At one Financial Times breakfast, we debated which were the most important business books ever published. I nominated three. Peter Drucker’s Concept of the Corporation pioneered the intellectually rigorous analysis of management issues. Alfred Sloan’s My Years at General Motors is the most thoughtful business autobiography. Alfred Chandler’s Strategy and Structure turned business history and corporate strategy into academic disciplines. Only then did I notice that all were about GM. The history of modern business is the history of GM, and vice versa.

Adam Smith saw that the division of labour was the key to prosperity and economic growth. Frederick Taylor translated the division of labour into what he called “scientific management”. Everyone would be assigned a discrete task whose performance could be precisely measured. Henry Ford made these theoretical concepts a practical reality. On an assembly line, barely skilled workers would be employed to manufacture cars.

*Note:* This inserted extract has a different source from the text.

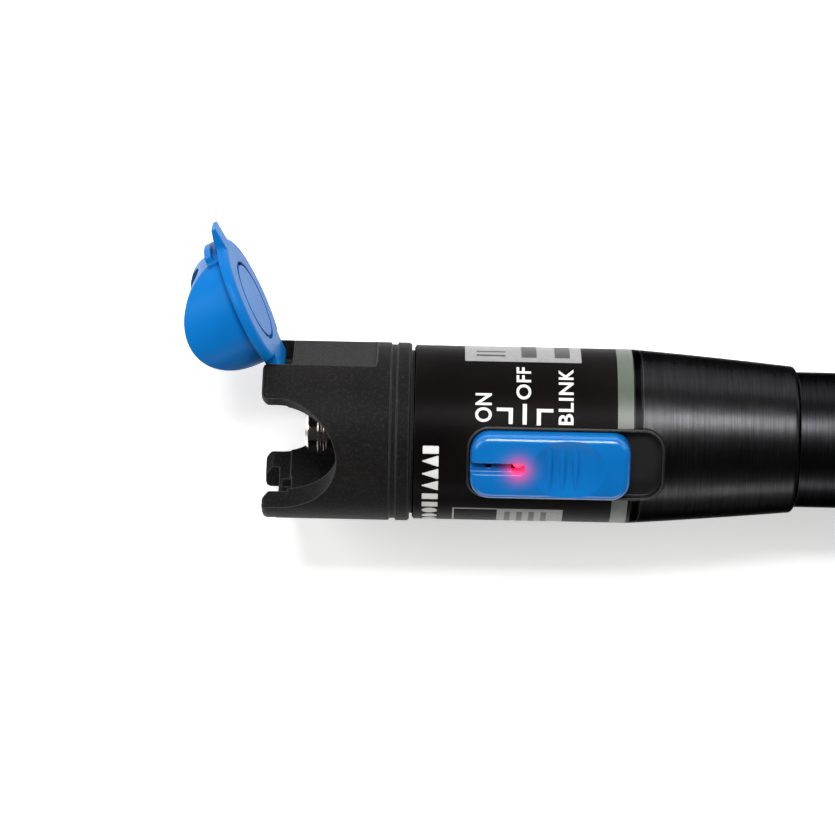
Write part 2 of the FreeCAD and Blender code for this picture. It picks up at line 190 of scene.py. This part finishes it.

Ford’s mass production was quickly imitated, and in the 1920s his company was overtaken by its principal rival. The contrast in the names of these organisations – General Motors versus the Ford Motor Company – tells you most of what you need to know. Ford was the creation of an idiosyncratic, irascible genius. The genius of Sloan was to create a company that did not depend on any particular individuals.

Drucker shadowed Sloan for almost two years, but relations between the two deteriorated. Drucker commented acerbically that Sloan’s book should have been called GM While I Was There. Sloan’s personality rarely intruded because his view of management allowed little role for personality.

GM emerged from a collection of businesses thrown together by the entrepreneurial Billy Durant. Durant’s ambitions ran ahead of his capacity to manage large and complex businesses – a theme often repeated. Sloan gave structure to the conglomerate Durant created, as Chandler explained. Chandler’s vision was that professional managers would make diversified businesses efficient through decentralisation. The centre’s role was to monitor and direct strategy through a focused range of controls.

By the 1950s GM was the most successful company in world history. Yet the globalisation of world markets became the source of this giant corporation’s downfall. Consumers became more discriminating and other groups were able to deploy narrower competitive advantages on a world scale. GM’s share of world car sales peaked and began a long, steady decline.

The factors that had once been the company’s strengths were now weaknesses. Mass production and piece-rate incentives created a workforce with little pride in the quality of the product. The cadre of professional managers became a complacent, inward-looking bureaucracy. The diversified corporation became a collection of competing baronies.

The decline of GM is as instructive as its rise. Mass production is now an activity for low-income, low-cost locations. Successful western carmakers will focus on market niches. Fordism and Taylorism, in which pay is closely related to individual performance, has had similarly dire effects on overall corporate performance – about which no one really cares – when applied to assembly lines, boardrooms and trading floors. The challenge of how to reconcile professional management with a culture of innovation remains for ever a central issue for management thinkers.

If the success of GM defined the management agenda for the 20th century, its failure equally defines the management agenda for the 21st.